ALVES, B. T. S.; http://lattes.cnpq.br/6521831258412303; ALVES, Bruno Taveira da Silva.
Resumo:
The steady increase in world consumption of fossil fuels has encouraged the development of new technologies for the production of fuel from renewable sources, taking into account the economic and energy needs of society. Among the alternative fuels are biodiesel which is a fuel which can be produced from vegetable oils or animal fats by the transesterification reaction with a short chain monoalcohol in the presence of a catalyst. Mesoporous materials, such as SBA-15, have been studied in the application of the transesterification reaction as catalytic support because it has a hexagonal structure with interconnected micropores, presenting a high surface area, thermal stability and uniform pore size. The addition of metal oxides, such as cerium dioxide and molybdenum trioxide in the structure of the SBA-15 molecular sieve, increases the activity and selectivity of the catalyst, improving its performance in the transesterification reaction. The present work aims to synthesize directly the SBA-15 with cerium dioxide in its structure for later doping with the molybdenum trioxide, to evaluate the crystalline and textural properties of these materials and their catalytic efficiency in the transesterification reaction.
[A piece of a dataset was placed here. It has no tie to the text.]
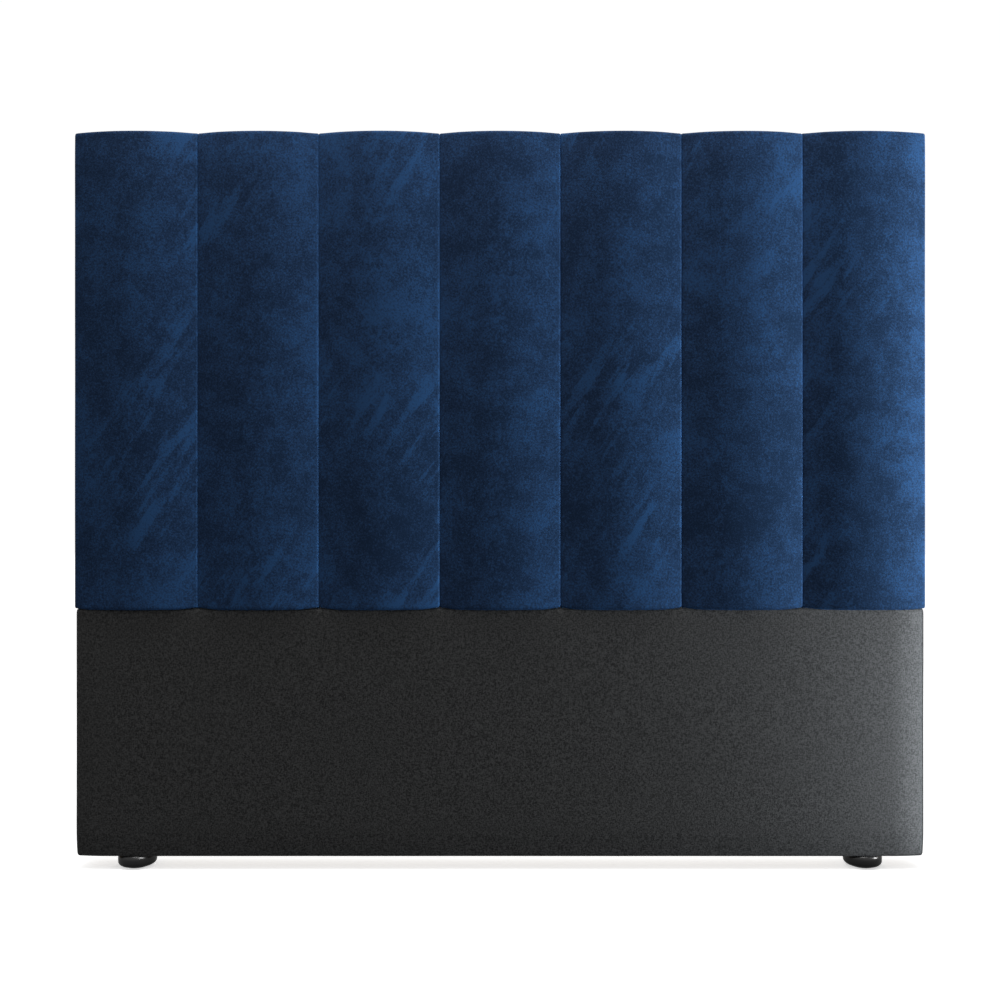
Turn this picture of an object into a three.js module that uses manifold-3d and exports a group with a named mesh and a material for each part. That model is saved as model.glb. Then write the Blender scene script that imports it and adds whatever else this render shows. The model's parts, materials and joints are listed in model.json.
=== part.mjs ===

For this purpose, the cerium dioxide was inserted into the reaction mixture formed by the triblock copolymer Pluronic (P123), hydrochloric acid and the silica source, under agitation at 35 °C. The material obtained was dried and calcined under a flow of synthetic air at 550 °C for 6 hours. MoO3 was incorporated into the CeO2-SBA-15 material by the pore volume saturation method. From the diffractograms, the insertion of CeO2 into the structure of SBA-15 and the incorporation of MoO3 on the surface of the material, and from the adsorption/desorption isotherms of N2, the textural properties of the materials were verified. The methyl esters obtained during the transesterification reaction using the catalysts obtained were characterized according to Resolution Nº. 51 of 11/25/2015 of the National Agency of Petroleum, Natural Gas and Biofuels through the techniques of gas chromatography, density, viscosity and acidity index. The catalyst containing 15% by mass of molybdenum and the ratio Si/Ce = 10 reached the highest conversion to methyl ester with 87.2%.